Around 60 per cent of them now go by car or cab, another 12 per cent by bus or coach. Meanwhile more than 84,000 people work at the airport or in businesses directly related to it; nearly two-thirds of airport staff get to work by private transport, and more than 85 per cent by road. A 2009 study also estimated that Heathrow generated around 1.9 million one-way freight and service-related trips a year.
Not all of those road journeys pass through London, though much of their pollution, borne by prevailing winds, does. But the commission looked at air quality only within a 2km radius.
The report breezily forecasts that 53 per cent of passengers will get there by public transport in 2030 — up from 41 per cent now — without explaining how London’s transport system will cope.

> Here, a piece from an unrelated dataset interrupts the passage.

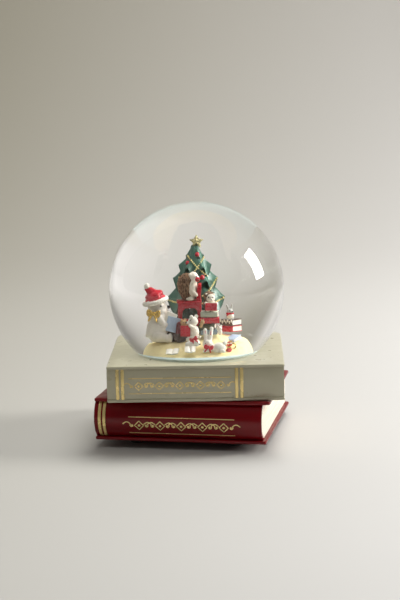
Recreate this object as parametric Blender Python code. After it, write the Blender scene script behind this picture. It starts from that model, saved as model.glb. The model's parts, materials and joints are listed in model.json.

Crossrail will make some difference but not a lot, since it replaces Heathrow Connect. And all the capacity on the upgraded Piccadilly line will by then have been taken up by the capital’s growth.
The commission concludes that this vast increase in air and road traffic will have only a negligible impact. It asserts that air quality is “a manageable part of a wider problem that Government is now obligated to address”. Ministers need to come up with a new plan, and “expansion at Heathrow should be capable of being incorporated into that plan without delaying compliance” with the Supreme Court’s ruling. In other words: your problem, minister, not Heathrow’s.
Even with the Mayor’s modest plans, we will struggle to bring air pollution within legal limits. With a new runway at Heathrow, we can forget it. It’s hard to see how any mayoral candidate who supports expansion can really be serious about cleaning up London’s filthy air.